# Stored records

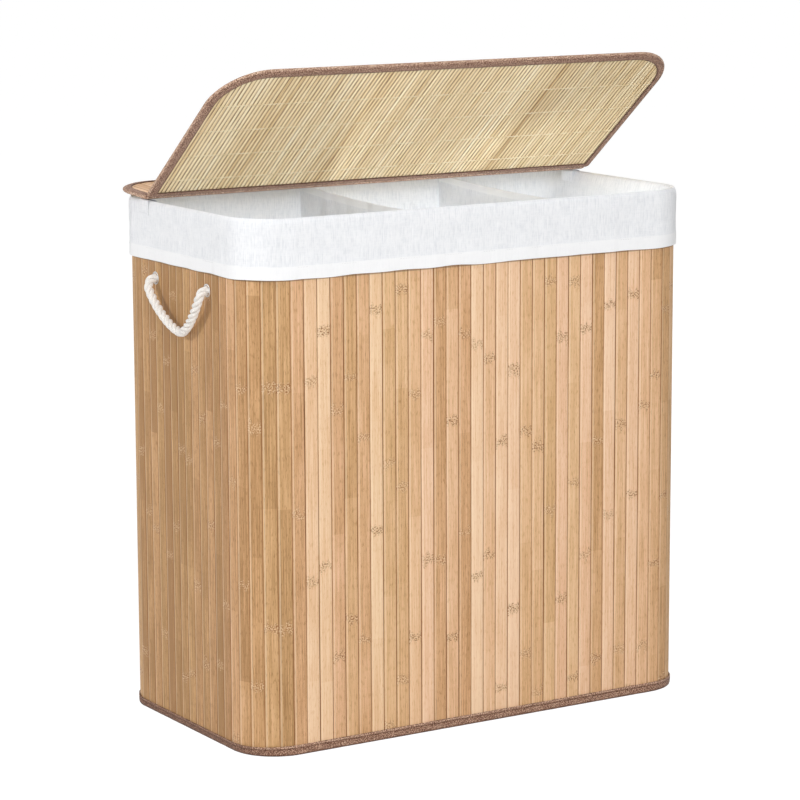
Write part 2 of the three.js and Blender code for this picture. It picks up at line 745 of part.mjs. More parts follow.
// A strap under the rear part of the lid hooks over the rim at each end.
function makeStrap(side) {
  const outFace = CUFF_STANDOFF + HEM_THICKNESS + CUFF_THICKNESS / 2 + CUFF_FLARE + GAP;
  const inFace = LINER_IN + STRAP_THICKNESS;
  const under = STRAP_TOP - STRAP_THICKNESS;
  const section = [
    [outFace, STRAP_TOP - STRAP_OUTER_LEG], [outFace + STRAP_THICKNESS, STRAP_TOP - STRAP_OUTER_LEG],
    [outFace + STRAP_THICKNESS, STRAP_TOP], [inFace - STRAP_THICKNESS, STRAP_TOP],
    [inFace - STRAP_THICKNESS, STRAP_TOP - STRAP_INNER_LEG], [inFace, STRAP_TOP - STRAP_INNER_LEG],
    [inFace, under], [outFace, under],
  ];
  const strip = extrude(section, STRAP_WIDTH);
  strip.rotateX(Math.PI / 2);
  if (side < 0) {
    strip.rotateZ(Math.PI);
  }
  const strap = new THREE.Mesh(strip, clothMaterial(LINER_COLOUR));
  const low = HINGE_Y + STRAP_FROM_HINGE;
  const y = side < 0 ? low : low + STRAP_WIDTH;
  strap.position.set((side * BODY_WIDTH) / 2, y, 0);
  return strap;
}

// Assembly

const hamper = new THREE.Group();

function add(name, mesh, parent = hamper) {
  mesh.name = name;
  parent.add(mesh);
}

for (const [name, side] of faceSides) {
  add(`wall_${name}`, makeFaceWall(side));
}

for (const [name, side] of endSides) {
  add(`wall_${name}`, makeEndWall(side));
  add(`liner_divider_${name}`, makeDivider(side));
  add(`handle_rope_${name}`, makeRopeLoop(side));
  add(`lid_strap_${name}`, makeStrap(side));
  for (const [end, sideY] of faceSides) {
    const y = (sideY * HANDLE_SPACING) / 2;
    for (let index = 0; index < CORNER_SLATS; index += 1) {
      add(`corner_${end}_${name}_${index + 1}`, makeCornerSlat(side, sideY, index));
    }
    add(`frame_post_${end}_${name}`, makePost(side, sideY));
    add(`eyelet_${end}_${name}`, makeEyelet(side, y));
    add(`rope_end_${end}_${name}`, makeRopeEnd(side, y));
  }
}

add("wall_lining", makeLining());
add("rim_binding", makeRimBinding());
add("base_binding", makeBaseBinding());
add("base_cover", makeBaseCover());
add("base_board", makeBaseBoard());
add("frame_ring", makeFrameRing());
add("liner_bag", makeLinerBag());
add("liner_cuff", makeCuff());
add("liner_hem", makeHem());

for (const [layer, geometry, material] of lidLayers(rearOutline)) {
  add(`lid_rear_${layer}`, new THREE.Mesh(geometry, material));
}

const flapPivot = makeFlapPivot();
hamper.add(flapPivot);
for (const [layer, geometry, material] of lidLayers(flapOutline)) {
  geometry.translate(0, -HINGE_Y, -HINGE_Z);
  add(`lid_flap_${layer}`, new THREE.Mesh(geometry, material), flapPivot);
}
add("lid_hinge_tape", makeHingeTape());

export default hamper;
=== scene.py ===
# %% [markdown]
# # A slatted laundry hamper
#
# The real hamper is a curtain of upright bamboo slats, bent round a rectangle
# with soft corners. It has a tape round its bottom edge, a white liner turned
# down over the rim, two cloth dividers, a rope handle in each end, and a lid in
# two parts on a cloth hinge.
#
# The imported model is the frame. Every piece below is made in its axes, in
# metres: +Z up, +X to the right along the front, +Y to the rear. A piece either
# rides on one of the frame's bodies or stands unparented.
#
# It could be modelled by hand, strip by strip. Nearly every piece is a strip, a
# sheet or a rope, though, so here a few functions work out whole arrays of
# points, and one size is changed in one place.

# %% Load the frame
import math

import bpy
import numpy as np
from mathutils import Matrix, Vector


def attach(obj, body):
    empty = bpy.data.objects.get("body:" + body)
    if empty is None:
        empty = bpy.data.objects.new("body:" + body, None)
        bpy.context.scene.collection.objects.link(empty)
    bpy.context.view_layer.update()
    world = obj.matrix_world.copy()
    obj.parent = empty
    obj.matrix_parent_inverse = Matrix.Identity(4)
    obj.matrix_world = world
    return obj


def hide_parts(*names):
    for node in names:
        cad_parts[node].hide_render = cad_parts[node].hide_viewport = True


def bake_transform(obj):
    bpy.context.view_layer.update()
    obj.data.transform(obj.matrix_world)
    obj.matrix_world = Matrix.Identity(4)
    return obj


MM = 0.001
RANDOM_SEED = 11

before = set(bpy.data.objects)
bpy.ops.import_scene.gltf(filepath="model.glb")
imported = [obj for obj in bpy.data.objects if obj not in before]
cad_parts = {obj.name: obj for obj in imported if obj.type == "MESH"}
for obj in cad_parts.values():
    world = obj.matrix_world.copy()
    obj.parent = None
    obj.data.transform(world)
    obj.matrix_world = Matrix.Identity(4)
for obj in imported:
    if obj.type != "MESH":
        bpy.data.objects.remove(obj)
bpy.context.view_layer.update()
rng = np.random.default_rng(RANDOM_SEED)

# %% [markdown]
# ## Camera
#
# A camera can be nudged by eye or worked out. This one is worked out from the
# photograph's vanishing lines, so that a render lies over it. The lens follows
# from the focal length in pixels, because the sensor's width stands for the
# whole width of the picture.

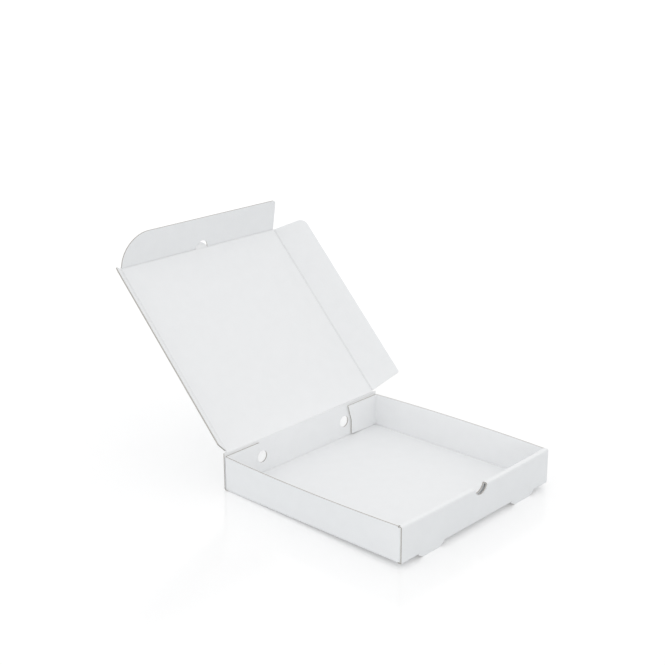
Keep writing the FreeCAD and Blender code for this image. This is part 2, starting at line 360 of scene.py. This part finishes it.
def layPattern(bm, tree, place, fluteAcross):
    # One map for the whole sheet: U counts across the flutes, V along them or through a cut edge.
    layer = bm.loops.layers.uv.new("sheetUv")
    inverse = place.inverted()
    for face, centre in faceCentres(bm).items():
        across = fluteAcross(inverse @ centre)
        if face.material_index == coreSlot:
            thin = thinDirection(tree, centre, face.normal, place)
            heights = [loop.vert.co.dot(thin) for loop in face.loops]
            middle = (min(heights) + max(heights)) / 2
            for loop, height in zip(face.loops, heights):
                loop[layer].uv = ((inverse @ loop.vert.co)[across], height - middle)
        else:
            for loop in face.loops:
                point = inverse @ loop.vert.co
                loop[layer].uv = (point[across], point.y)


def markSharpEdges(bm):
    for face in bm.faces:
        face.smooth = True
    for edge in bm.edges:
        if len(edge.link_faces) != 2:
            continue
        first, second = edge.link_faces
        turned = edge.calc_face_angle(0.0) > math.radians(board["sharpAngle"])
        edge.smooth = not (turned or first.material_index != second.material_index)


def finishPanel(bm, name, body, replaced=()):
    markSharpEdges(bm)
    mesh = bpy.data.meshes.new(name)
    bm.to_mesh(mesh)
    bm.free()
    piece = bpy.data.objects.new(name, mesh)
    scene.collection.objects.link(piece)
    for material in boardMaterials:
        mesh.materials.append(material)
    weighted = piece.modifiers.new("flatFacesFirst", "WEIGHTED_NORMAL")
    weighted.keep_sharp = True
    weighted.weight = 100
    if body:
        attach(piece, body)
    if replaced:
        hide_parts(*replaced)
    return piece


def dressPanel(nodeName, name, place, axes, isCrease, fluteAcross, folds, bend=None):
    bm = copiedMesh(nodeName)
    tree = BVHTree.FromBMesh(bm)
    cutIntoCells(bm, place, axes)
    cutBesideFolds(bm, place, folds)
    bm.normal_update()
    cutFaces = findCutFaces(bm, tree, isCrease)
    ring = bmesh.ops.inset_region(
        bm, faces=cutFaces, thickness=board["lip"], depth=-board["recess"],
        use_boundary=True, use_even_offset=False)["faces"]
    for face in bm.faces:
        face.material_index = linerSlot
    for face in ring:
        face.material_index = lipSlot
    for face in cutFaces:
        if face.is_valid:
            face.material_index = coreSlot
    bm.normal_update()
    layPattern(bm, tree, place, fluteAcross)
    markFolds(bm, place, folds)
    if bend:
        inverse = place.inverted()
        for vert in bm.verts:
            vert.co = place @ bend(inverse @ vert.co)
    piece = finishPanel(bm, name, nodeName, [nodeName])
    print(name, len(piece.data.polygons), "faces")


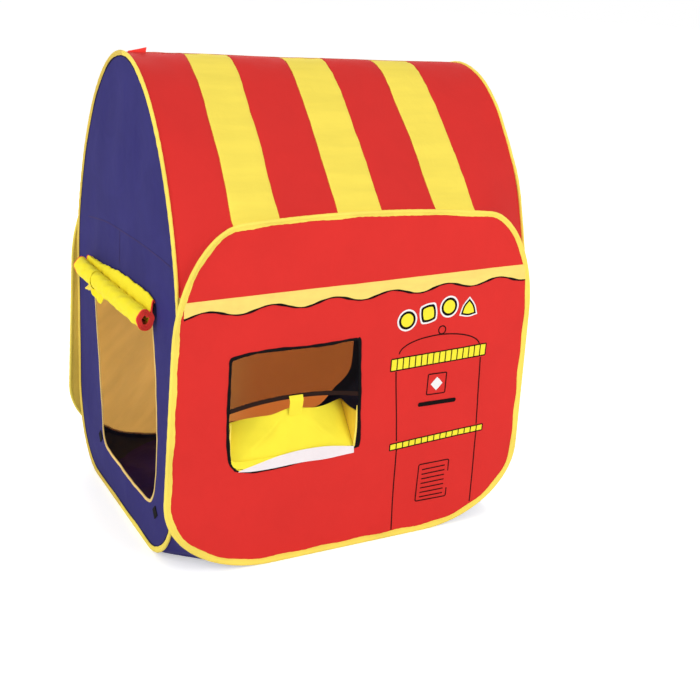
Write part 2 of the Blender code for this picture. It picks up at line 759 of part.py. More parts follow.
def valance(place, parent):
    """The yellow band with a wavy lower edge that crosses the front panel."""
    reach = across_on(FRONT_WIRE_LINE, VALANCE_HEAD) - SLEEVE_WIDTH
    steps = round(2 * reach / VALANCE_PERIOD * VALANCE_STEPS_A_WAVE)
    mean = VALANCE_HEAD - VALANCE_DEPTH
    loop = []
    for step in range(steps + 1):
        across = -reach + 2 * reach * step / steps
        phase = 2 * math.pi * (across - VALANCE_FIRST_CREST) / VALANCE_PERIOD
        loop.append((across, mean + VALANCE_WAVE * math.cos(phase)))
    loop += [(reach, VALANCE_HEAD), (-reach, VALANCE_HEAD)]
    low = CLOTH / 2 + SEAM_GAP
    piece("valance", prism(loop, low, low + TRIM, place), "pale_yellow_cloth", parent)


def build():
    clear_scene()
    root = pivot("front_frame", (0.0, 0.0, 0.0))
    left_end = pivot("left_end_pivot", (-END_X, -FOLD_Y, 0.0), root)
    right_end = pivot("right_end_pivot", (END_X, -FOLD_Y, 0.0), root)
    back_frame = pivot("back_frame_pivot", (-END_X, FOLD_Y, 0.0), left_end)
    flap_y = -PANEL_Y + CLOTH + SEAM_GAP
    flap_z = WINDOW_FOOT + SEAM_GAP
    flap_pivot = pivot("hatch_pivot", ((WINDOW_LEFT + WINDOW_RIGHT) / 2, flap_y, flap_z), root)
    seam_out = CLOTH / 2 + SEAM_GAP + ROLL_CLOTH / 2
    roll_pivot = pivot("rolled_door_pivot", (-END_X - seam_out, 0.0, ROLL_SEAM_Z), left_end)

    front_place = on_panel(-PANEL_Y)
    left_place = on_end(-END_X)
    front_panel = hooped_panel("front", FRONT_WIRE_LINE, front_place, "red_cloth", root)
    left_panel = hooped_panel("left", END_WIRE_LINE, left_place, "blue_cloth", left_end)
    hooped_panel("right", END_WIRE_LINE, on_end(END_X), "blue_cloth", right_end)
    hooped_panel("back", FRONT_WIRE_LINE, on_panel(PANEL_Y), "yellow_cloth", back_frame)

    window(front_panel, front_place, root)
    hatch(front_place, flap_pivot, root)
    valance(front_place, root)
    door_opening(left_panel, left_place, left_end)
    corner_patches(left_place, left_end)
    rolled_door(roll_pivot)
    roll_tie(lambda out, height, y: Vector((-END_X - out, TIE_Y + y, height)), roll_pivot)
    ridge_loop(left_end)

    roof_half("front", -1, root)
    roof_half("back", 1, back_frame)
    floor_sheet(root)
    for depth_name, side_y, parent in (("front", -1, root), ("back", 1, back_frame)):
        for side_name, side_x in (("left", -1), ("right", 1)):
            corner_gore(f"{depth_name}_{side_name}_gore", side_x, side_y, parent)


build()
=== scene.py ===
"""Looks of the pop-up play tent: cloth panels, sleeves, roof stripes, net, hatch, rolled door and prints.

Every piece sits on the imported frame. Lengths are in metres, in the frame's own axes: x to the right as
seen from the front, y to the back, z up.
"""
import math
import random

import bmesh
import bpy
import numpy as np
from mathutils import Matrix, Vector
from mathutils.geometry import delaunay_2d_cdt


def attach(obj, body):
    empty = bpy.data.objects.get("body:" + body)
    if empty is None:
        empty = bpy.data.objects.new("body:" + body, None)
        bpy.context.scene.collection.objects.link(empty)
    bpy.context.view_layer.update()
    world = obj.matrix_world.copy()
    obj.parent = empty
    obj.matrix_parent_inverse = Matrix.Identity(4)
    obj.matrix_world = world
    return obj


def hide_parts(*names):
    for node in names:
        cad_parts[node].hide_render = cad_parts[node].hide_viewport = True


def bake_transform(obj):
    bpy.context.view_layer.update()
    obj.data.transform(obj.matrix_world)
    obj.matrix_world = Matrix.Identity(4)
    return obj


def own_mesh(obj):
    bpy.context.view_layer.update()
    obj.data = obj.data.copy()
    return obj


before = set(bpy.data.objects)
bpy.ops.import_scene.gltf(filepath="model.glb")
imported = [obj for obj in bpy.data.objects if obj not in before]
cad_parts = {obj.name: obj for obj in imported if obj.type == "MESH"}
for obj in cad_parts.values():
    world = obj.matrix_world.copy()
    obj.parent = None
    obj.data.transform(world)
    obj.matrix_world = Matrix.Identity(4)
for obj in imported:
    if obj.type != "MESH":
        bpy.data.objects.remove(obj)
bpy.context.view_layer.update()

# Sizes that the frame was built with
END_SPACING = 0.814
END_DEPTH = 0.683
END_HEIGHT = 1.020
END_SHOULDER = 0.530
END_CORNER_REACH = 0.156
END_CORNER_RISE = 0.204
ARCH_RISE_POWER = 1.55
ARCH_SPAN_POWER = 1.95
FRONT_FOOT_WIDTH = 0.880
FRONT_TOP_WIDTH = 0.832
FRONT_HEIGHT = 0.727
FRONT_CROWN = 0.028
FRONT_TOP_REACH = 0.138
FRONT_TOP_DROP = 0.221
FRONT_FOOT_REACH = 0.249
FRONT_FOOT_RISE = 0.183
SLEEVE_RADIUS = 0.0040
SEAM_GAP = 0.0003
NARROW_STRIPE = 0.102
STRIPE_COUNT = 7
RIDGE_ROUNDING = 0.080
ROOF_EASE = 0.060
WINDOW_LEFT = -0.300
WINDOW_RIGHT = -0.005
WINDOW_FOOT = 0.243
WINDOW_BORDER = 0.007
HATCH_HEAD = 0.363
HATCH_HEAD_RISE = 0.014
VALANCE_HEAD = 0.607
VALANCE_DEPTH = 0.028
VALANCE_WAVE = 0.0065
VALANCE_PERIOD = 0.136
VALANCE_FIRST_CREST = -0.354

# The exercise
Locate each line with the word "code" and copy it.

# Solution to this exercise
Write part 2 of the three.js and Blender code for this picture. It picks up at line 745 of part.mjs. More parts follow.
Keep writing the FreeCAD and Blender code for this image. This is part 2, starting at line 360 of scene.py. This part finishes it.
Write part 2 of the Blender code for this picture. It picks up at line 759 of part.py. More parts follow.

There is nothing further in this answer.